begin Source records

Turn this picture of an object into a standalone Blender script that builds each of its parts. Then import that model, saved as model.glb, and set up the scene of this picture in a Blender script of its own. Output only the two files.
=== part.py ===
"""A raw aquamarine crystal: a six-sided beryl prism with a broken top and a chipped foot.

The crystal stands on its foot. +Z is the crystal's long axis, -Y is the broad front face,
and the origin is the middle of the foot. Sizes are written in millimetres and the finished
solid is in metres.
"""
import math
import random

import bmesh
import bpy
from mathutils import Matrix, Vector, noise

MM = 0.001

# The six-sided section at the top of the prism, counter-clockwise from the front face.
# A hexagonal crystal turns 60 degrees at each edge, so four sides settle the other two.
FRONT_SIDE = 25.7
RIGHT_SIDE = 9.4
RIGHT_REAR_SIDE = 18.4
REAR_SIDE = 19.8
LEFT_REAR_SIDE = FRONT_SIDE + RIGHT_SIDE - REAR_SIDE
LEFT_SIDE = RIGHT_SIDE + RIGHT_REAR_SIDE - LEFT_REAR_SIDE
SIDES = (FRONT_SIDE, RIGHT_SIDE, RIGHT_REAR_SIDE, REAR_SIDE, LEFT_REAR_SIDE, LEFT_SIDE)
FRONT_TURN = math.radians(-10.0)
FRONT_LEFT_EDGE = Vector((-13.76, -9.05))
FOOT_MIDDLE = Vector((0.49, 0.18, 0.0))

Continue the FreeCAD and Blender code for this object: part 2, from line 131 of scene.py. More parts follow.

end Source records

# Written instruction
Extract all lines that hold the word "from".

# Task answer
from mathutils import Matrix, Vector, noise
# The six-sided section at the top of the prism, counter-clockwise from the front face.
Continue the FreeCAD and Blender code for this object: part 2, from line 131 of scene.py. More parts follow.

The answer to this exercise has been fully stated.